#### What the exercise asks:
Among the entries below, extract exactly the lines that run from the one with "part finishes it." through the one with "bevel(obj, 0.0008, 2)", both ends included.

Source records:

★ ★ ★

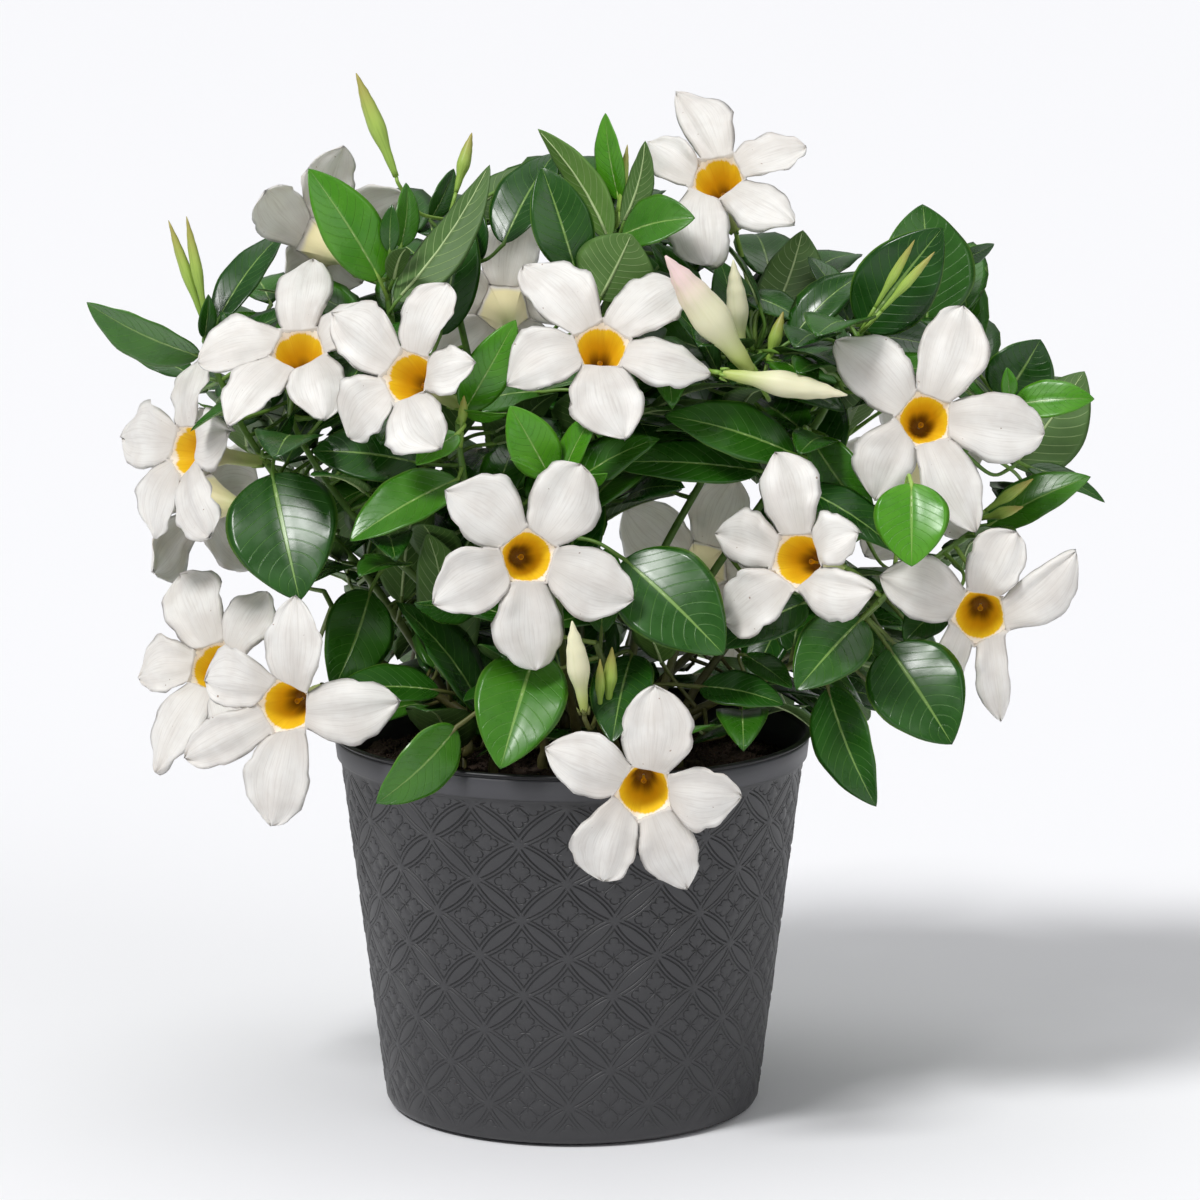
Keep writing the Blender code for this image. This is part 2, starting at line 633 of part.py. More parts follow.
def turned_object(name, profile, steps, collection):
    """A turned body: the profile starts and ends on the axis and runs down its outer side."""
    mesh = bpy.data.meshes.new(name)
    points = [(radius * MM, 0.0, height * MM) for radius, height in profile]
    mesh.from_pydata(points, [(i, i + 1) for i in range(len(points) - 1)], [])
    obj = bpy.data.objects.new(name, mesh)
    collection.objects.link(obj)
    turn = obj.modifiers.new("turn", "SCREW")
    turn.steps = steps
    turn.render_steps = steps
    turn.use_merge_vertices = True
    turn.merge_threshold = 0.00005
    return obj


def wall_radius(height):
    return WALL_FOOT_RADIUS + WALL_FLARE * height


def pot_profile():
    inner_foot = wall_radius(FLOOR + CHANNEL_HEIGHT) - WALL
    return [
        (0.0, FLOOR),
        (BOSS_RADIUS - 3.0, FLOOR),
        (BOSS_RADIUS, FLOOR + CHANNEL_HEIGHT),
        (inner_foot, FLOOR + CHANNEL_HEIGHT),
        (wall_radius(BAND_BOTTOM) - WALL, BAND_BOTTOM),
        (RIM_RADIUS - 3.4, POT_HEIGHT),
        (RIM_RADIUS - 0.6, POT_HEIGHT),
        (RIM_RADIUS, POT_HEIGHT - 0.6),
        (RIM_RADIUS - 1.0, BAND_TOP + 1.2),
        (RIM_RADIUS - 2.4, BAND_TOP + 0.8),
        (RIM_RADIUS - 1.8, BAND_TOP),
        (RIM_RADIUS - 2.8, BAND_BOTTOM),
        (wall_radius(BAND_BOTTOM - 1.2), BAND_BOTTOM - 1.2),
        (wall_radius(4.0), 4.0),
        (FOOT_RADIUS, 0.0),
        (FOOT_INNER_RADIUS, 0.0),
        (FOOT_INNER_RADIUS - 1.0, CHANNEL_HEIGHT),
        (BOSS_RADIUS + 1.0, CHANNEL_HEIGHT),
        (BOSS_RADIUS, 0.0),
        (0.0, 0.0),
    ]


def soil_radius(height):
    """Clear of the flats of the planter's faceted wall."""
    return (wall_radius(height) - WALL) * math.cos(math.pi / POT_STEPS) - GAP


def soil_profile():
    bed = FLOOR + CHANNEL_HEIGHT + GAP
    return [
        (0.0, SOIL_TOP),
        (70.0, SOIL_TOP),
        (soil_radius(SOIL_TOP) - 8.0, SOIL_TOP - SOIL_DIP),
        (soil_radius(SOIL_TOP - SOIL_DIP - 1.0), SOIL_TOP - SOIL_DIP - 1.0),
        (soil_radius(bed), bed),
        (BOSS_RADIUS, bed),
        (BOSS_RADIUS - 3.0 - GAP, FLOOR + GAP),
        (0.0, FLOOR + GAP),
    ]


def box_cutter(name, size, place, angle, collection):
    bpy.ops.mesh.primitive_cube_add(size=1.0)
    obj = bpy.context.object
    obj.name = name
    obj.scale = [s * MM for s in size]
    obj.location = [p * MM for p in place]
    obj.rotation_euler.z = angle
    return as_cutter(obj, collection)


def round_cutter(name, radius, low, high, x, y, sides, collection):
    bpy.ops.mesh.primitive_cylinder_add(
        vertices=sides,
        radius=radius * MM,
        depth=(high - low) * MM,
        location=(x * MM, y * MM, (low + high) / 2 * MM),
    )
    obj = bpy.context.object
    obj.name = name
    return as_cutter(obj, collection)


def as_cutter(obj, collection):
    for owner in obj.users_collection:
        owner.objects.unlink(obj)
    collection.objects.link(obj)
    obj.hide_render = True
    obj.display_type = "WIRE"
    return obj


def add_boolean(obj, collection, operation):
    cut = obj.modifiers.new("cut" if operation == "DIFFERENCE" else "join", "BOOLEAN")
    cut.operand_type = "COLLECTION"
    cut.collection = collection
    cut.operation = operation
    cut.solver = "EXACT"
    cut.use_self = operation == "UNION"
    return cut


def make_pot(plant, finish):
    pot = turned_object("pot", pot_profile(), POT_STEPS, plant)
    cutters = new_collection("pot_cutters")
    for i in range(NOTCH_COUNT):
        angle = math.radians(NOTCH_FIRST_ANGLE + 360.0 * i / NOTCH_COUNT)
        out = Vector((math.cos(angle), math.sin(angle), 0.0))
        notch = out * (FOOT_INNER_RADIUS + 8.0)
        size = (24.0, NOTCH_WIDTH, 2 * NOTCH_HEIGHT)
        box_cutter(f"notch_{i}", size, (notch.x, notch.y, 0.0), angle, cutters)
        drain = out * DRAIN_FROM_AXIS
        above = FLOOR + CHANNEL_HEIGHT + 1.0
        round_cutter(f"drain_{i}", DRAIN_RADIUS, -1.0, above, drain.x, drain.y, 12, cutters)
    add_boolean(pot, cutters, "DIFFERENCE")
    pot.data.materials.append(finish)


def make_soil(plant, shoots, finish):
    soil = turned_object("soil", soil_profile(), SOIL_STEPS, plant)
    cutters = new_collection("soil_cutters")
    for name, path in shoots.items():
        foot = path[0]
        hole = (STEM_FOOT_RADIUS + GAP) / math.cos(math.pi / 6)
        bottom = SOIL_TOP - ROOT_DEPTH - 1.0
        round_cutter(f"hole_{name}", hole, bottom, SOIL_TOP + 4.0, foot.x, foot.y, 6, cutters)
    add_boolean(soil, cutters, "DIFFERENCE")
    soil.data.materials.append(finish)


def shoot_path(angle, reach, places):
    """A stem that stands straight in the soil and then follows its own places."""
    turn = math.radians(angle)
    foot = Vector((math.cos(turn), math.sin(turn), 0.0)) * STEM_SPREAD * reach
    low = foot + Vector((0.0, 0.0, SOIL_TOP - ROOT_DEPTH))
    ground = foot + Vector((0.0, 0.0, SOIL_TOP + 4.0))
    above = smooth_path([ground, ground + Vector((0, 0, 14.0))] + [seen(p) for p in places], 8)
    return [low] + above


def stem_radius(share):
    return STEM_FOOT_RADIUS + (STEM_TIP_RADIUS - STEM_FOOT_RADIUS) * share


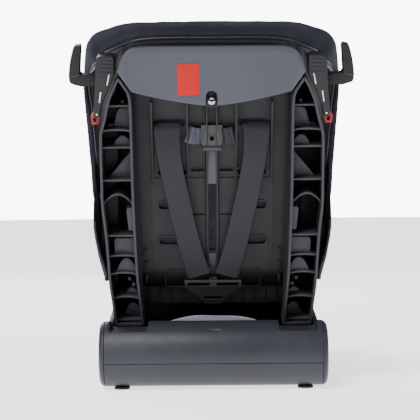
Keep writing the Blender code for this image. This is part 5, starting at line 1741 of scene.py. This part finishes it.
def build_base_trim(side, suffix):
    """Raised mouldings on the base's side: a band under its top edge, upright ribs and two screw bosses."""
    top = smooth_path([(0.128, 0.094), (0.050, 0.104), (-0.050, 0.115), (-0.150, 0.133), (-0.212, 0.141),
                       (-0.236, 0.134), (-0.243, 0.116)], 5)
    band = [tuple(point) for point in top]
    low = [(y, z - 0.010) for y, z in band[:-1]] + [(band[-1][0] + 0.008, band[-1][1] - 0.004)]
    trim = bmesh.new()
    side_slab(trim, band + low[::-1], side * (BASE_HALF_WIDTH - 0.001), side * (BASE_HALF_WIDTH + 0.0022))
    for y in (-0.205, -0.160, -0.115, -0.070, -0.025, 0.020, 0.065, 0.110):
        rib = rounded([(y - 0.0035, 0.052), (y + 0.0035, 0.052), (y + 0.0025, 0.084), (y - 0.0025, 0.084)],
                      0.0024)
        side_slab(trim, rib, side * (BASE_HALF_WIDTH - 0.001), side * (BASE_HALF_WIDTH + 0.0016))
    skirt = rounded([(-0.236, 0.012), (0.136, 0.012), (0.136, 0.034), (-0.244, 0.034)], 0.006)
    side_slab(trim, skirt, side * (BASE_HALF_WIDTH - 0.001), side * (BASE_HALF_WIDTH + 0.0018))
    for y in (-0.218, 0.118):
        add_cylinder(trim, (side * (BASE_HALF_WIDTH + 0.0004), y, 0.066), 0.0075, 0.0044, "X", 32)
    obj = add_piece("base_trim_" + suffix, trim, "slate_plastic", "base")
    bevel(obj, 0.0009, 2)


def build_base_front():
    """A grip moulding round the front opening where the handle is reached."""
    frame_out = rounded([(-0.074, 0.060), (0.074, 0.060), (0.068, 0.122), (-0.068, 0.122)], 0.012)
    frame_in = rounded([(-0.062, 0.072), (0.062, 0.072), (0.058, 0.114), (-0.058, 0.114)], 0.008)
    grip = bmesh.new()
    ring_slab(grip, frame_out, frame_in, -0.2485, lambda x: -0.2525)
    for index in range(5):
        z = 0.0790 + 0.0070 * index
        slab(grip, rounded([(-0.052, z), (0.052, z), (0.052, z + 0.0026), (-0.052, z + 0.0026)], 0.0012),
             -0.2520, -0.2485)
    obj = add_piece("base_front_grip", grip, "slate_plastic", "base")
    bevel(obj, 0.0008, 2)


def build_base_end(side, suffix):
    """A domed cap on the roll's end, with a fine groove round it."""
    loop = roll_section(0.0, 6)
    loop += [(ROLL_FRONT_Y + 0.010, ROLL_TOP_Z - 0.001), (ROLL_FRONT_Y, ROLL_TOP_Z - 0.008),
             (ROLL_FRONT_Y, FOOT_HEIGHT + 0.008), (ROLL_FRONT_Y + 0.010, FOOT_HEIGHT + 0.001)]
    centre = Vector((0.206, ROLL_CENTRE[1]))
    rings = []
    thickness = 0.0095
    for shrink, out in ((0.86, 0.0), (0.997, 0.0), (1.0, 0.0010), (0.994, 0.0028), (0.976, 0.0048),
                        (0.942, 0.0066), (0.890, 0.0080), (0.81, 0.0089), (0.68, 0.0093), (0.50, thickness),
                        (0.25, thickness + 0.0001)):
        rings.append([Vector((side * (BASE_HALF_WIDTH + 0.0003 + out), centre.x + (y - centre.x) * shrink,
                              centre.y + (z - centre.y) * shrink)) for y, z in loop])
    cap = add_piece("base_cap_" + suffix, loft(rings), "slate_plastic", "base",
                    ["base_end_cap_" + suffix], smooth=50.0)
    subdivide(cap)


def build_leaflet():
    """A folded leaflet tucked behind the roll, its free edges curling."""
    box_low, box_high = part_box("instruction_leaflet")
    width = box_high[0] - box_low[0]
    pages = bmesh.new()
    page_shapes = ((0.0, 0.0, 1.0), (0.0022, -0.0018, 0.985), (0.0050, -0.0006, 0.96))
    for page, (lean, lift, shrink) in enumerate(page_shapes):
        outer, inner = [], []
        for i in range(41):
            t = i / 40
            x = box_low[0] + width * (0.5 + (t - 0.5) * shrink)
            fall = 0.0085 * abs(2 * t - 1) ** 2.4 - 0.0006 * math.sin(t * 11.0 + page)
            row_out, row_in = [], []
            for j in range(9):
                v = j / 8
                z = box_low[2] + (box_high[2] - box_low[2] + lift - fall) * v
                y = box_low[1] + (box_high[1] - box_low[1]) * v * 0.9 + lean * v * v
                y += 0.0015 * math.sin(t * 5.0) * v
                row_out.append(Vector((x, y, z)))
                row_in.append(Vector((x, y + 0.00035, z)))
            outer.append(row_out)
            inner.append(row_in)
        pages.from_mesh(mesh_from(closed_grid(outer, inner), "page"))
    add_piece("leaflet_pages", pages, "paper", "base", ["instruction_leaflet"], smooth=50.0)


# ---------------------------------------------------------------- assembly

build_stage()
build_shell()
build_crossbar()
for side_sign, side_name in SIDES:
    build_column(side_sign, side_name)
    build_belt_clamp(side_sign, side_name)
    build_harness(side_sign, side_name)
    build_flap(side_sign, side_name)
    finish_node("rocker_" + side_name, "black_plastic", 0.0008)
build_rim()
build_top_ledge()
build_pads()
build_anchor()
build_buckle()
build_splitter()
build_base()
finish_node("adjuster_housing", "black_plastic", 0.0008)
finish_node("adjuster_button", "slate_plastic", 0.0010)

★ ★ ★

#### Solution to this exercise:
Keep writing the Blender code for this image. This is part 5, starting at line 1741 of scene.py. This part finishes it.
def build_base_trim(side, suffix):
    """Raised mouldings on the base's side: a band under its top edge, upright ribs and two screw bosses."""
    top = smooth_path([(0.128, 0.094), (0.050, 0.104), (-0.050, 0.115), (-0.150, 0.133), (-0.212, 0.141),
                       (-0.236, 0.134), (-0.243, 0.116)], 5)
    band = [tuple(point) for point in top]
    low = [(y, z - 0.010) for y, z in band[:-1]] + [(band[-1][0] + 0.008, band[-1][1] - 0.004)]
    trim = bmesh.new()
    side_slab(trim, band + low[::-1], side * (BASE_HALF_WIDTH - 0.001), side * (BASE_HALF_WIDTH + 0.0022))
    for y in (-0.205, -0.160, -0.115, -0.070, -0.025, 0.020, 0.065, 0.110):
        rib = rounded([(y - 0.0035, 0.052), (y + 0.0035, 0.052), (y + 0.0025, 0.084), (y - 0.0025, 0.084)],
                      0.0024)
        side_slab(trim, rib, side * (BASE_HALF_WIDTH - 0.001), side * (BASE_HALF_WIDTH + 0.0016))
    skirt = rounded([(-0.236, 0.012), (0.136, 0.012), (0.136, 0.034), (-0.244, 0.034)], 0.006)
    side_slab(trim, skirt, side * (BASE_HALF_WIDTH - 0.001), side * (BASE_HALF_WIDTH + 0.0018))
    for y in (-0.218, 0.118):
        add_cylinder(trim, (side * (BASE_HALF_WIDTH + 0.0004), y, 0.066), 0.0075, 0.0044, "X", 32)
    obj = add_piece("base_trim_" + suffix, trim, "slate_plastic", "base")
    bevel(obj, 0.0009, 2)


def build_base_front():
    """A grip moulding round the front opening where the handle is reached."""
    frame_out = rounded([(-0.074, 0.060), (0.074, 0.060), (0.068, 0.122), (-0.068, 0.122)], 0.012)
    frame_in = rounded([(-0.062, 0.072), (0.062, 0.072), (0.058, 0.114), (-0.058, 0.114)], 0.008)
    grip = bmesh.new()
    ring_slab(grip, frame_out, frame_in, -0.2485, lambda x: -0.2525)
    for index in range(5):
        z = 0.0790 + 0.0070 * index
        slab(grip, rounded([(-0.052, z), (0.052, z), (0.052, z + 0.0026), (-0.052, z + 0.0026)], 0.0012),
             -0.2520, -0.2485)
    obj = add_piece("base_front_grip", grip, "slate_plastic", "base")
    bevel(obj, 0.0008, 2)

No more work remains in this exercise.